AP Exam Availability for Homeschoolers

As OHS nears the end of the school year, many exciting things are on the horizon for OHS students: graduations, internships, summer jobs, vacations, time with friends, college, gap years. But before any of these thrilling prospects comes May, a month known for many things. For instance, there is spring, flowers, Mother’s Day, Fibromyalgia Awareness, Cinco de Mayo, National Investor’s Month, Memorial Day. For high schoolers, May is marked by an additional event: AP exams.

These fateful exams are an important part of many high schooler’s academic careers. They provide an opportunity to demonstrate knowledge and mastery over a subject, collect college credit at some institutions, show academic rigor, apply to the UK universities (which equate the exams with A-levels), and qualify for scholarships. AP exams play an especially important role for homeschooled students, who need them to show progress and prove measurement of learning on their transcripts. A standardized test in a proctored environment is often the only way to prove true, independent proficiency. The problem is, for homeschooled students, taking these AP exams can prove impossible.

While many at OHS do not identify as homeschooled, our student body still has a population of part-time and single-course students who do. Even many full-time OHS students who register within their state as homeschooled bear all the unintended consequences and biases directed toward those not attending a brick-and-mortar.

The College Board advises homeschooled students to seek out seats for the AP exams at local high schools, both public and private. Nevertheless, many schools will not allow this nor accommodate these students, having instituted policies for “receiving requests from outside students” that bar homeschoolers from sitting for AP exams.

Last year, none of the local public high schools in my town or my grandparent’s town would permit me to take the exams I requested. In my own town in Rhode Island, the local public high school received 37 million dollars worth of funding in 2019, and only around ten percent of that was state aid. This means the vast majority of the funding is from property taxes–taxes that homeschooled families like mine pay, yet the schools still deny their students test seats. According to the Lincoln Institute of Land Policy, on average, 36 percent of local revenue for public schools comes from property taxes. 

If taxes from homeschooling households contribute to their local school district like any other brick-and-mortar family, why are homeschool students discriminated against, like clockwork, every fall when they go to register for AP exams?  If a homeschooled student lives within the district of a school, they are as entitled to a seat as any given student who happens to attend. They should be permitted to pay the College Board for the test and sit for AP exams, regardless of attendance status. 

When a local public school refuses, arranging AP exams becomes a monumental task. It involves reaching out to dozens of local high schools, scrounging through faculty pages and waiting on hold to find the AP coordinator (if there is one), preparing with said AP coordinator outside of the normal automated portals to ensure a seat, and then, come May, at least for me, driving hours to reach the testing center. 

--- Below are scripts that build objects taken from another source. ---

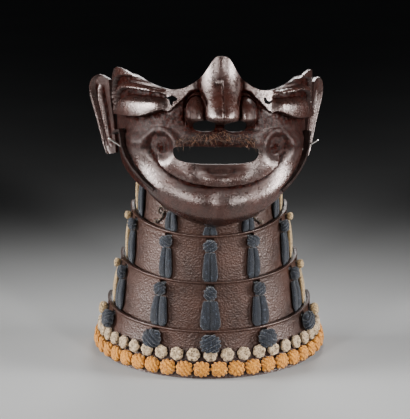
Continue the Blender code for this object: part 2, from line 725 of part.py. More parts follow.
def make_laces(blue, cream, parts):
    """Seven columns of lacing. Each goes down the face of a plate, behind the next rim, out through
    that plate's hole into a knot and on down, and ends in a large knot on the lowest plate."""
    for index, turn in enumerate(LACE_TURNS):
        edge = index + 1 in CREAM_LACES
        full = EDGE_WIDE if edge else 1.0
        pair = (PAIR_WIDTH * full, STRAND_THICK * (EDGE_DEEP if edge else 1.0), GROOVE)
        first = guard_share(0, turn, band_end(turn - MASK_TURN) - BAND_TO_LACE)
        run = FIRST_END - first
        rings = [(first + run * way, wide, deep) for way, wide, deep in FIRST_RINGS]
        slices = lace_stretch(0, turn, rings, *pair)
        for number in range(1, LAMES):
            link = (LINK_WIDTH, LINK_THICK, 0.0)
            behind = -(LAME_WALL + LACE_ROOM / 2)
            outside = CLEARANCE + LINK_THICK / 2
            start, end = exit_slope(number, turn)
            slices.append(lace_ring(number, turn, 0.0, behind, *link))
            slices.append(lace_ring(number, turn, start, behind, *link))
            slices.append(lace_ring(number, turn, end, outside, *link))
            if number == LAMES - 1:
                knot = (LAST_KNOT_WIDTH * full, LAST_KNOT_THICK * full, 0.0)
                slices += lace_stretch(number, turn, LAST_RINGS, *knot)
            else:
                knot = (KNOT_WIDTH * full, KNOT_THICK * full, 0.0)
                slices += lace_stretch(number, turn, KNOT_RINGS, *knot)
                slices += lace_stretch(number, turn, PAIR_RINGS, *pair)
        finish = cream if edge else blue
        loft(f"lace_{index + 1}", slices, finish, parts)


def make_hem(name, level, width, thick, shift, finish, parts):
    """A row of round knots along the lowest plate, fused side by side into one strip."""
    number = LAMES - 1
    share = 1 - level / rim_shape(number)[2]
    pitch = 2 * (GUARD_TURN - 3.0) / HEM_KNOTS
    bead = ((0.0, 0.40), (0.25, 0.97), (0.75, 0.97))
    slices = []
    for k in range(HEM_KNOTS):
        for part, size in bead:
            turn = -GUARD_TURN + 3.0 + pitch * (k + part + shift)
            slices.append(hem_ring(number, turn, share, width * size, thick * (0.35 + 0.65 * size)))
    end_turn = GUARD_TURN - 3.0 + pitch * shift
    slices.append(hem_ring(number, end_turn, share, width * bead[0][1], thick * 0.6))
    loft(name, slices, finish, parts)


def hem_ring(number, turn, share, height, thick, sides=6):
    """A cross-section of the hem's strip, in the upright plane square to the plate."""
    angle = math.radians(turn)
    wide, deep, _, _ = rim_shape(number)
    out = Vector((deep * math.sin(angle), -wide * math.cos(angle), 0)).normalized()
    middle = lame_surface(number, turn, share)
    down = (lame_surface(number, turn, share + 0.1) - middle).normalized()
    square = (out - down * out.dot(down)).normalized()
    middle += square * (CLEARANCE + thick / 2)
    turns = [2 * math.pi * (k + 0.5) / sides for k in range(sides)]
    return [middle + down * height / 2 * math.cos(t) + square * thick / 2 * math.sin(t) for t in turns]


def place_on_frames(collections, mask_pieces):
    """Hangs the pieces of the mask on a turned frame, and all the rest on one that centres the part."""
    whole = bpy.data.objects.new("guard_frame", None)
    turned = bpy.data.objects.new("mask_frame", None)
    for frame in (whole, turned):
        bpy.context.scene.collection.objects.link(frame)
    turned.parent = whole
    whole.location = (*CENTRE_SHIFT, 0)
    turned.matrix_local = mask_place()
    for collection in collections:
        for made in collection.objects:
            made.parent = turned if made.name.startswith(mask_pieces) else whole


def new_collection(name):
    made = bpy.data.collections.new(name)
    bpy.context.scene.collection.children.link(made)
    return made


def main():
    for old in list(bpy.data.objects):
        bpy.data.objects.remove(old)
    parts = new_collection("face_guard")
    cutters = new_collection("cutters")
    cutters.hide_render = True
    iron = material("russet_iron", (0.085, 0.040, 0.032), 0.35, 0.2)
    plate = material("grained_plate", (0.105, 0.060, 0.050), 0.5)
    black = material("black_lacquer", (0.012, 0.010, 0.010), 0.35)
    silver = material("peg_silver", (0.80, 0.78, 0.74), 0.25, 1.0)
    hair = material("bristle", (0.20, 0.085, 0.035), 0.7)
    blue = material("blue_lace", (0.020, 0.032, 0.060), 0.8)
    cream = material("cream_lace", (0.66, 0.54, 0.36), 0.8)
    orange = material("orange_lace", (0.70, 0.30, 0.06), 0.8)
    mask = make_mask(iron, parts, cutters)
    make_pegs(mask, silver, parts, cutters)
    make_hooks(black, parts)
    make_ears(iron, parts)
    make_moustache(hair, parts)
    make_lames(plate, parts, cutters)
    make_laces(blue, cream, parts)
    cream_level = ORANGE_LEVEL + (ORANGE_WIDTH + CREAM_WIDTH) / 2 + 2 * CLEARANCE
    make_hem("hem_knots_orange", ORANGE_LEVEL, ORANGE_WIDTH, ORANGE_THICK, 0.0, orange, parts)
    make_hem("hem_knots_cream", cream_level, CREAM_WIDTH, CREAM_THICK, 0.0, cream, parts)
    place_on_frames((parts, cutters), MASK_PIECES)


main()
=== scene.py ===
# %% [markdown]
# # A samurai face guard
#
# A half mask of lacquered iron stands on its throat guard: four curved plates that hang on columns of
# silk lacing, with two rows of silk knots along the hem. This lesson dresses the solids of the part,
# piece by piece, in the frame that they were packed in: metres, +Z up, the face towards -Y.

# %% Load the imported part
import math

import bmesh
import bpy
import numpy as np
from mathutils import Matrix, Vector
from mathutils.kdtree import KDTree


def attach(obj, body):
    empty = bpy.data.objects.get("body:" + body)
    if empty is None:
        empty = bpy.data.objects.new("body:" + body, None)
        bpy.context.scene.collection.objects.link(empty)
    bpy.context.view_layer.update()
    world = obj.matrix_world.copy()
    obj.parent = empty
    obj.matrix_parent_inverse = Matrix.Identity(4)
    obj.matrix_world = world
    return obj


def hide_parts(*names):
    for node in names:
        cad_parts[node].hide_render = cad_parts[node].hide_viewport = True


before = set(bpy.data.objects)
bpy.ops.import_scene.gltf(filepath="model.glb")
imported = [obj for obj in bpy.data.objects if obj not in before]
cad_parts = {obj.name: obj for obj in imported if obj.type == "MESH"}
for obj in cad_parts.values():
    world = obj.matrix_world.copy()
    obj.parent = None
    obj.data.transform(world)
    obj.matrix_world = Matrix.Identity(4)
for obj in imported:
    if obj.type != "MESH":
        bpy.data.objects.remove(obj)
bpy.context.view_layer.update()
MM = 0.001


def add_object(name, data):
    """A new object in the scene with this mesh, lamp or camera."""
    made = bpy.data.objects.new(name, data)
    bpy.context.scene.collection.objects.link(made)
    return made


# %% [markdown]
# ## The view
#
# The photograph looks slightly down on the guard from about a metre away, with a long lens, so the far
# side hardly shrinks. The ear line of the guard lies some way behind the middle of its box. Every
# piece below is described about that line, and CENTRE moves it to its place in the part.

# %% Camera
CENTRE = Vector((0.0, 41.05 * MM, 0.0))
AIM = CENTRE + Vector((-3.0 * MM, 0.0, 102.5 * MM))
EYE_HEIGHT = 320 * MM
EYE_DISTANCE = 1050 * MM
EYE_TURN = math.radians(-0.5)

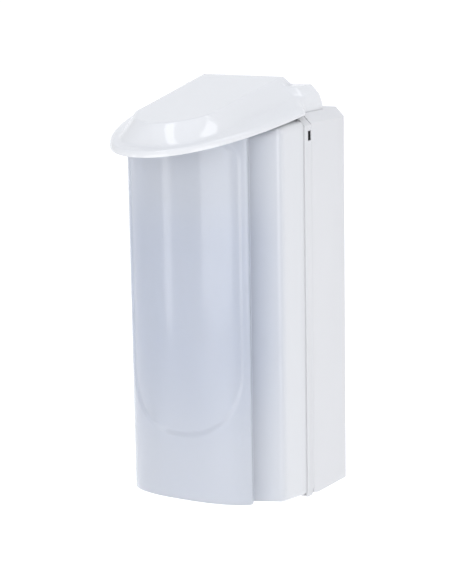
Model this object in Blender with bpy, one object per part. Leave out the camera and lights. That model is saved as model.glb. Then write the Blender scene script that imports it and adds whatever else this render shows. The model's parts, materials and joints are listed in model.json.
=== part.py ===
"""Wall-mounted dog waste bin: a chamfered wall housing, a milky container that tilts forward
on a rod in the housing's foot, a lift-out bucket inside it, and a hood-shaped lid on top.

Frame: the origin is the centre of the housing's wall face, +X to the right of somebody who
faces the bin, +Y into the wall, +Z up. Heights below are measured from the housing's foot.
"""

import math

import bmesh
import bpy
from mathutils import Vector

MM = 0.001
GAP = 0.3 * MM                     # clearance between pieces that touch or turn

# Wall housing
HOUSING_HEIGHT = 400 * MM
HOUSING_HALF_WIDTH = 92 * MM
HOUSING_DEPTH = 68.5 * MM
FRONT_BEVEL = (1.7 * MM, 7 * MM)   # how far the housing's front edge leans in, over what depth
HOUSING_WALL = 3 * MM
CORNER_CHAMFER = 9.5 * MM
FIXING_HOLE_RADIUS = 2.75 * MM
FIXING_HOLES = ((-55 * MM, 60 * MM), (55 * MM, 60 * MM), (-55 * MM, 340 * MM), (55 * MM, 340 * MM))

# Container: a cup with a narrow rear, full sides, round shoulders and a bulging front
CONTAINER_WALL = 2.4 * MM
CONTAINER_REAR = -HOUSING_DEPTH - 2 * MM
REAR_HALF_WIDTH = 76 * MM
SIDE_HALF_WIDTH = 89.6 * MM
SHOULDER_CENTRE = (80.5 * MM, -126.5 * MM)
SHOULDER_RADIUS = 8 * MM
SHOULDER_TURN = 57                 # degrees from the side wall to the shoulder's front face
GROOVE = (62.5 * MM, -149.5 * MM)
BULGE_HALF_WIDTH = 78 * MM
BULGE_DEPTH = 50 * MM
BULGE_CENTRE_Y = -136 * MM
BULGE_POWER = 2.5
BULGE_EDGE_X = 70 * MM             # where the bulge turns back into the groove beside it
TOP_CHAMFER = 8.5 * MM
FLOOR_SLOPE = 0.09                 # the floor rises towards the front

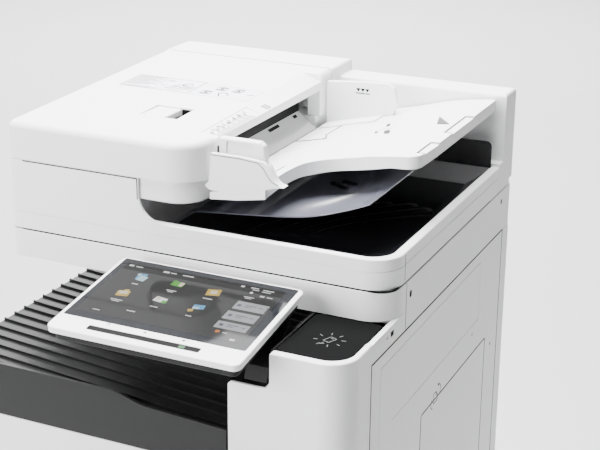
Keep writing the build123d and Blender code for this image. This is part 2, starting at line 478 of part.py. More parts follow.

After contacting more than a dozen schools to register for AP exams last year, the only one that would offer me a seat to take three tests was two states away. This is especially problematic for morning exams, which all begin at 8AM and require students to arrive at 7:30AM. A few hours extra in the car on exam morning deprives students of impactful sleep, which has been shown time and time again to hurt test performance. My AP Lit and Lang exams last year started at eight in the morning and my family had to drive me nearly three hours to reach them. I yawned through the multiple choice sections.

If students don’t want to rise at the crack of dawn and instead choose to find lodging closer, there’s also the added cost of a motel, in addition to gas or third party transportation for parents who work full-time. The College Board offers AP exams on weekdays, after all. AP exams also cost money – $100 each. For a homeschool student eager to demonstrate proficiency in a given subject, this situation can quickly become expensive. AP exams end up costing more for many homeschooled students, another consequence of these biased policies.

The College Board needs to create a standardized system which allows homeschoolers to find AP seating: a database of schools with a list of updated contacts, a way to easily register that doesn’t require direct communication with a coordinator, readily available directions for where to park and enter, how to find the testing classrooms so students don’t require a chaperone.

But for now, homeschoolers should continue to contact local high schools, point out their district residency and remind the schools that they are property-tax-paying families. In the case of denials, families may reach out to the head of your school district, state education officers, or the Home School Legal Defense Association.

In the case of publicly funded high schools, this request is not only a question of rights, but a question of civility, the willingness to provide help and extend generosity to students who find themselves, for whatever reason, in more unusual situations. 

Although a Washington Post analysis reports the number of homeschoolers grows every year, they are still the vast minority (around 6 percent of students) in the United States according to the National Center for Education Statistics. The attitude of public schools should not be to shut their doors to what and whom they deem “other” but rather to exercise reason and civility, and strive towards inclusion.